Chronique

Henri Texier

À cordes et à cris

Entretiens avec Franck Médioni

Label / Distribution : Continuité du Torrent

C’est une longue interview (ou sans doute une série d’interviews) qu’Henri Texier a accordée à Franck Médioni pour raconter sa vie et ses passions. Des mémoires, en quelque sorte, dits par un musicien désormais entré dans la légende du jazz européen et qui se sera pleinement consacré (disons, depuis son adolescence) à une musique qui vibre en lui d’une corde qui n’est pas seulement celle de sa contrebasse, mais d’un blues latent dont il se réclame. À cordes et à cris était jusqu’à présent le titre du troisième disque d’Henri Texier sous son nom en 1979 ; c’est aujourd’hui un recueil de confidences passionnées, publiées aux éditions Continuité du Torrent et qui ont à peine fait l’objet d’une réécriture : ceux qui connaissent bien Henri Texier l’entendront parler en même temps qu’ils liront le livre. Une fidélité à la parole pour faire du bouquin une manière d’autobiographie à voix nue, sans filtre.

C’est qu’il s’en sera passé, des choses, pour cet autodidacte né aux Batignolles et d’origine bretonne. Une enfance pas si simple dans une famille qui tirait le diable par la queue (« Souvent le 25 du mois il n’y avait plus rien à manger. On bouffait de la panade, une soupe au pain et au dessert… du pain perdu »). Des conditions de vie plutôt rudes pour ce grand costaud qui, dès son adolescence, allait faire l’apprentissage de la « musique de jazz » et de la contrebasse en autodidacte. Commence alors un parcours hors normes, l’expérience de la scène et son saut dans le vide, très vite aux côtés de grands noms : Dexter Gordon, Bud Powell, Donald Byrd, Lee Konitz, Art Taylor, Daniel Humair, dans les clubs historiques de Paris comme le Blue Note ou le Chat qui Pêche… Nous étions alors en ces temps où Henri Texier voulait être un musicien de jazz noir. Jusqu’au jour, à la fin des années 60, où il sentira le besoin de faire entendre sa musique, son propre chant et d’autres influences, indiennes ou celtes par exemple. C’est l’histoire brève du groupe Total Issue (avec Aldo Romano et Georges Locatelli) qui débouchera sur une parenthèse plutôt amère du côté de la variété française. Avant ce qu’on pourra définir comme une sorte de renaissance, d’abord par un premier album solo (Amir en 1976) et une succession d’expériences toutes liées les unes aux autres qui conduiront Henri Texier, au fil des ans, au statut de « meneur » de sa propre identité musicale. On sait aujourd’hui quelle place majeure il occupe au cœur de la scène jazz française et européenne.
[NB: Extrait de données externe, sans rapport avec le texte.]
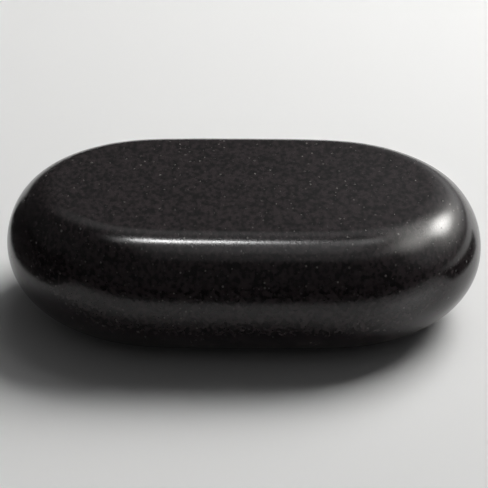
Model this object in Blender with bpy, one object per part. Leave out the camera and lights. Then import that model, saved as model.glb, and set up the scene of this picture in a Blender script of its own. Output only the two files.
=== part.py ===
"""A hot stone for massage: one smooth, flat oval pebble of dark basalt.

The stone lies flat on the ground plane. Metres, +Z up. The origin is at the middle of
its underside, +X runs along its length and -Y is its front.
"""
import math

import bmesh
import bpy

# Whole stone
LENGTH = 0.100
WIDTH = 0.0638
NAME = "stone"

# Outline seen from above: two round ends joined by nearly straight long sides
STRAIGHT_REACH = 0.0155
STRAIGHT_CRISPNESS = 6.4
OUTLINE_LEAN = -0.034

# Rounded edge: how far it reaches in from the widest line, and up or down from it
UPPER_EDGE_REACH = 0.0110
UPPER_EDGE_HEIGHT = 0.0137
LOWER_EDGE_REACH = 0.0160
LOWER_EDGE_HEIGHT = 0.0144

# Upper and lower face inside the rounded edge
TOP_CROWN = 0.0003
REST_SPOT_SHARE = 0.7
REST_SPOT_DROP = 0.0003
GIRTH_HEIGHT = LOWER_EDGE_HEIGHT + REST_SPOT_DROP

# Mesh: a sphere whose rings are shared out over the edge and the two faces
SIDES = 96
RINGS = 40
EDGE_RING_SHARE = 0.7

BASALT_COLOUR = (0.026, 0.024, 0.024, 1.0)
BASALT_ROUGHNESS = 0.32


def clear_scene():
    """Remove the objects that a new Blender file holds."""
    for item in list(bpy.data.objects):
        bpy.data.objects.remove(item, do_unlink=True)


def basalt_material():
    """Dark grey basalt with a low polish."""
    material = bpy.data.materials.new("polished_basalt")
    material.use_nodes = True
    shader = material.node_tree.nodes["Principled BSDF"]
    shader.inputs["Base Color"].default_value = BASALT_COLOUR
    shader.inputs["Roughness"].default_value = BASALT_ROUGHNESS
    shader.inputs["Metallic"].default_value = 0.0
    material.diffuse_color = BASALT_COLOUR
    return material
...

Construit en courts chapitres thématiques (musiciens clés, lieux, partenaires essentiels…), À cordes et à cris se lit d’une traite avant qu’on y revienne. À défaut d’être un objet littéraire – ce qu’on ne lui demande pas, après tout – voilà un livre d’histoire(s) à l’état brut qu’on savoure d’autant plus qu’elles sont racontées avec fièvre par l’une des figures les plus essentielles, mais aussi les plus conscientes, de notre époque. Henri Texier est et reste un révolté, porteur d’un cri qui traverse sa musique (et sa vie) de part en part. Cerises sur ce gâteau, une préface signée Francis Marmande et une postface de Joe Lovano (qui aura participé à l’aventure Texier au temps de Paris Batignolles (1986), Izlaz (1988) et Colonel Skopje (1989).

Les petites réserves qu’on pourra émettre sur le livre tiennent avant tout à sa forme : il traîne çà et là quelques coquilles et les marges intérieures trop étroites ne facilitent pas la lecture. On aurait aimé un sommaire plus détaillé et des illustrations. La discographie sélective est de son côté un plus indéniable, même si des références importantes en sont absentes : ainsi Liberi Sumus (2014), un live improvisé au Triton en trio avec Aldo Romano et Vincent Lê Quang, Inner Village (2015) du guitariste Gérard Marais ou encore Three Roads Home (2018) où le duo Daniel Erdmann / Christophe Marguet s’était entouré d’Henri Texier et Claude Tchamitchian. Mais c’est là sans doute faire la fine bouche. Car de deux choses l’une : soit vous connaissez votre Texier sur le bout des doigts et cette « autobiographie parlée » vous ravira parce que vous aurez plaisir à retrouver une fois encore ce grand monsieur ; soit vous en savez beaucoup moins sur lui et ces quelque 190 pages vous raconteront sa vie hors des sentiers battus et ce faisant un formidable pan de l’histoire du jazz vivant. D’une certaine manière, À cordes et à cris se niche quelque part entre essentiel et indispensable pour tous les amoureux du jazz.